> _Entries with model source code_:
- - -

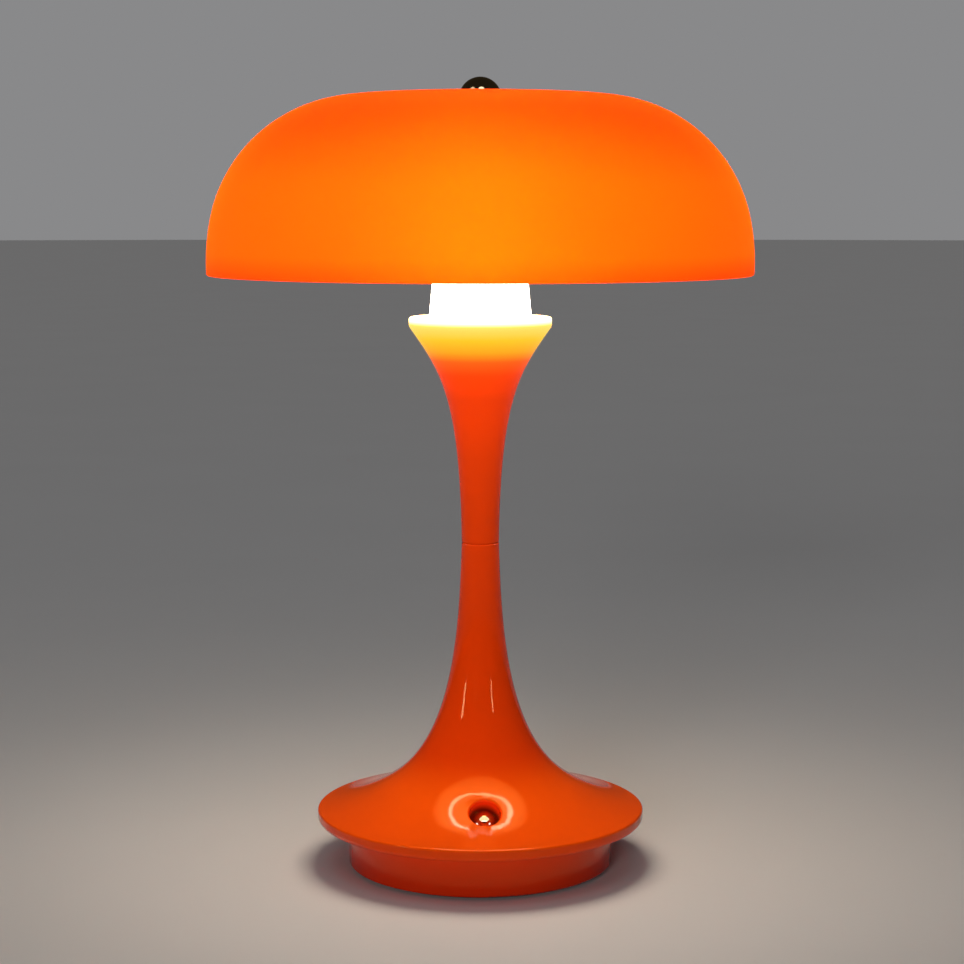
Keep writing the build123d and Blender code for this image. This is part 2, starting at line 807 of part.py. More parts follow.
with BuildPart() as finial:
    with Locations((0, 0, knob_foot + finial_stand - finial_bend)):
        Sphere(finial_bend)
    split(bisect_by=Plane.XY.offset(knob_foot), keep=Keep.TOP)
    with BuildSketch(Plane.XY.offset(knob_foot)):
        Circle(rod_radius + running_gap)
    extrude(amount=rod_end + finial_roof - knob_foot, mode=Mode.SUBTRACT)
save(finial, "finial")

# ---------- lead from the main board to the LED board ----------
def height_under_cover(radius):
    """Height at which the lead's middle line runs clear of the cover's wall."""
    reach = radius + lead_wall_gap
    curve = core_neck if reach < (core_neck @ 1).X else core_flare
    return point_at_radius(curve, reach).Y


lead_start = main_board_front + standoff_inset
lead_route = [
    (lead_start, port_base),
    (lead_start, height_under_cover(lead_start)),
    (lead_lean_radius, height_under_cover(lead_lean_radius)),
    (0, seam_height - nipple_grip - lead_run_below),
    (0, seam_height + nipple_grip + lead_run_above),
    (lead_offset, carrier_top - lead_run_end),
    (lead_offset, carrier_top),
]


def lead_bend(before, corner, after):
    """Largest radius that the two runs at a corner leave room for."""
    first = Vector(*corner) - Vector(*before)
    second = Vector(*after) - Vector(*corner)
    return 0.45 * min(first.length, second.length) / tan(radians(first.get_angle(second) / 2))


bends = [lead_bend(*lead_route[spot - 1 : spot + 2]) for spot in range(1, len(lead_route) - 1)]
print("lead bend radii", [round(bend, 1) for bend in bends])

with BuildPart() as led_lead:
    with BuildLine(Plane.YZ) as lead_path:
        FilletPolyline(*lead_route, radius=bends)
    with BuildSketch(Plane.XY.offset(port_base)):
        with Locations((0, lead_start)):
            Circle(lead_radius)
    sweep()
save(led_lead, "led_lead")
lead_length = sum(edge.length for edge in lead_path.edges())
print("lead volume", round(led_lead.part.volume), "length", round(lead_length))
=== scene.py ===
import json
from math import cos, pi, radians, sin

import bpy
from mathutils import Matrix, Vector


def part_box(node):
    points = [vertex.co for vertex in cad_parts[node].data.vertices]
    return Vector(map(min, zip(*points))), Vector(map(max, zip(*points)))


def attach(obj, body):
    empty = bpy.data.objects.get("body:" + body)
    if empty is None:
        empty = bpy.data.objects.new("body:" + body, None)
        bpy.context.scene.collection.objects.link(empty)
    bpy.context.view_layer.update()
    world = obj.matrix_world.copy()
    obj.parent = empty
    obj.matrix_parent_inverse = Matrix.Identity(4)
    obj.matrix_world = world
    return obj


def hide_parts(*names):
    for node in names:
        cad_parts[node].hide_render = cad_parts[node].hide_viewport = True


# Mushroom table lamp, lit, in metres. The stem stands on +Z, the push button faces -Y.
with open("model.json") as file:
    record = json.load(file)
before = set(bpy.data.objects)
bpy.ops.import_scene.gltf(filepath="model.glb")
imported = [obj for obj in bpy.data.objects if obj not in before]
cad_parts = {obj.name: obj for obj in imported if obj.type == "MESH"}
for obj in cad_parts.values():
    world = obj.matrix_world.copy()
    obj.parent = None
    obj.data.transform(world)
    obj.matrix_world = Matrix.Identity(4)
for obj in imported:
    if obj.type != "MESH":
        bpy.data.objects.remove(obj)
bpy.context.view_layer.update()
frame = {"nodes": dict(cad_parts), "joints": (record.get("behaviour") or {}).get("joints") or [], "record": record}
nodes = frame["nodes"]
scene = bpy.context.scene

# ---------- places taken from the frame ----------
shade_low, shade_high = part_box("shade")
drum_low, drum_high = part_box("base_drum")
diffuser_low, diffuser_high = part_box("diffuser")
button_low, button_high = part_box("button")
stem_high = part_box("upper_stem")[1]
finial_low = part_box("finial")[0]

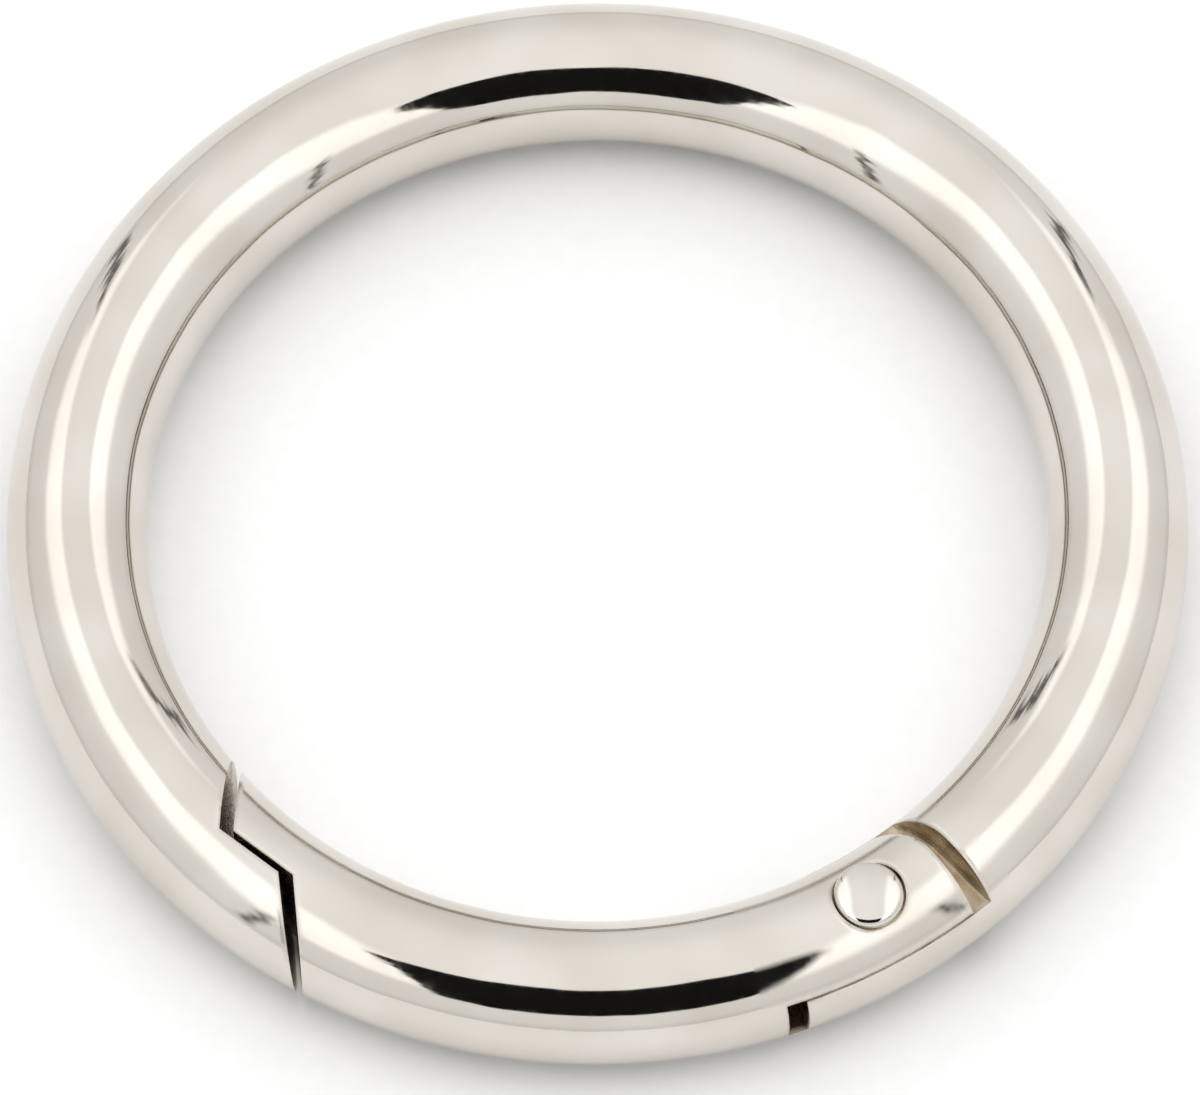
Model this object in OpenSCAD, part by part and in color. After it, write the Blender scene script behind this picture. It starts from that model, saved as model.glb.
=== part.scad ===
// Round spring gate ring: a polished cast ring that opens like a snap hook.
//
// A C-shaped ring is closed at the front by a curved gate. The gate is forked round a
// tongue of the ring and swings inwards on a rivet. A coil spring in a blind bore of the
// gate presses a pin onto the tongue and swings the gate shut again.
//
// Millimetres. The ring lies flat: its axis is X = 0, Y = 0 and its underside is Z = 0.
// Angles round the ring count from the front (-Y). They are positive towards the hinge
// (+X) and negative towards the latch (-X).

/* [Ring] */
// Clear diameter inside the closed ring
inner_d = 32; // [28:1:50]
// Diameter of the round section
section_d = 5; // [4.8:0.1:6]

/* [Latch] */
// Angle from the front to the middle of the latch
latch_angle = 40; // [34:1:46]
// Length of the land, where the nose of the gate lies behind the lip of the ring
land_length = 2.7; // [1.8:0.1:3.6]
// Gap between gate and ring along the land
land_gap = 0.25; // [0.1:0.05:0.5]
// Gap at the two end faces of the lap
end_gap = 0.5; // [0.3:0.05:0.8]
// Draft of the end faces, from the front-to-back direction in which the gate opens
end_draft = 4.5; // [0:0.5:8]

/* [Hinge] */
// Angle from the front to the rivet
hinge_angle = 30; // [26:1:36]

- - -

> _Given task_: Exactly and exclusively, reproduce the lines that start at the line containing "bends = [lead_bend(*lead_route[spot" and end at the line containing "for node in", inclusive of both.

> _Task output_:
bends = [lead_bend(*lead_route[spot - 1 : spot + 2]) for spot in range(1, len(lead_route) - 1)]
print("lead bend radii", [round(bend, 1) for bend in bends])

with BuildPart() as led_lead:
    with BuildLine(Plane.YZ) as lead_path:
        FilletPolyline(*lead_route, radius=bends)
    with BuildSketch(Plane.XY.offset(port_base)):
        with Locations((0, lead_start)):
            Circle(lead_radius)
    sweep()
save(led_lead, "led_lead")
lead_length = sum(edge.length for edge in lead_path.edges())
print("lead volume", round(led_lead.part.volume), "length", round(lead_length))
=== scene.py ===
import json
from math import cos, pi, radians, sin

import bpy
from mathutils import Matrix, Vector


def part_box(node):
    points = [vertex.co for vertex in cad_parts[node].data.vertices]
    return Vector(map(min, zip(*points))), Vector(map(max, zip(*points)))


def attach(obj, body):
    empty = bpy.data.objects.get("body:" + body)
    if empty is None:
        empty = bpy.data.objects.new("body:" + body, None)
        bpy.context.scene.collection.objects.link(empty)
    bpy.context.view_layer.update()
    world = obj.matrix_world.copy()
    obj.parent = empty
    obj.matrix_parent_inverse = Matrix.Identity(4)
    obj.matrix_world = world
    return obj


def hide_parts(*names):
    for node in names:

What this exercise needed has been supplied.